C’est aussi une nouvelle étape dans la féminisation de la vie politique. Jusqu’ici, sur 19 bourgmestres, on comptait trois femmes, dont une seule bourgmestre en titre : Catherine Moureau (PS) à Molenbeek. Cécile Jodogne (DéFI) est faisant fonction à Schaerbeek et Mariam El Hamidine (Ecolo) à Forest. Ce dernier cas est toutefois particulier, il s’agit d’un remplacement pour raison de santé, pas un passage de flambeau.

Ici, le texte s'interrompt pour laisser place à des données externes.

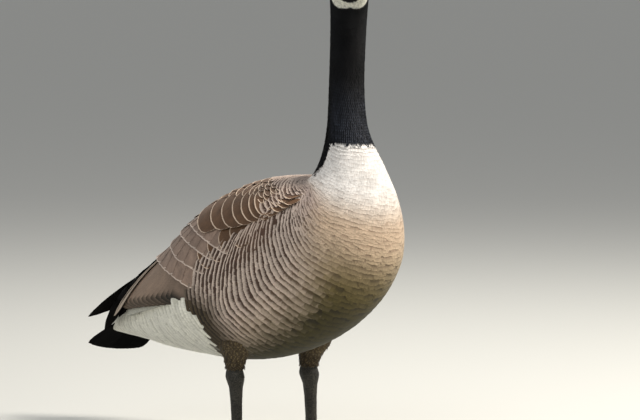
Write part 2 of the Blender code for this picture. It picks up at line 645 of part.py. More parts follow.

En 2022, quatre, probablement cinq, communes pourraient d’un coup se retrouver dirigées par des femmes, « soit un quart des communes, alors que les femmes représentent la moitié de la population », observait Sophie De Vos sur nos antennes ce midi. Autrement dit : il est temps.

2024 en ligne de mire

Il faut noter que l’opération est pilotée par les partis, non par les électeurs. « C’est vraiment en interne des partis que les dauphins sont choisis. », relève Emilie Van Haute. Une fois le choix fixé au sein de la liste, il doit être validé par la majorité du conseil communal, et ensuite transmis au ministre-Président, chargé de la nomination des bourgmestres. Certes si l’on prend le cas de Sophie de Vos, son arrivée était connue de longue date. En outre, les personnes concernées étaient sur les listes électorales en 2018, elles ne sont pas inconnues. Ce qui est confirmé par leurs résultats en voix de préférence : 1104 pour Sophie de Vos (3e score de la commune) ; 2226 pour Claire Vandevivere (2e score) et 1104 pour Jean Spinette (4e score) « Néanmoins cela montre que les partis ne font pas complètement confiance ni aux électeurs, ni aux candidats dauphins. », relève Emilie Van Haute. Les bourgmestres sortants avancent eux-mêmes l’argument : l’objectif de leur départ en cours de route est de mettre leur successeur sur les rails pour lui laisser le temps de se former à la tâche et de se faire connaître … avant la prochaine échéance électorale. Et l’enjeu n’est pas mince. Le départ de ténors de la politique se traduira-t-il dans les urnes ? « À Saint-Gilles, l’enjeu, c’est la question du leadership entre PS et Ecolo. Mais cela risque d’être plus difficile pour le CDH, dont Jette est l’un des derniers bastions à Bruxelles, et DéFI, qui a, lui aussi, plafonné en 2018. », conclut Emilie Van Haute.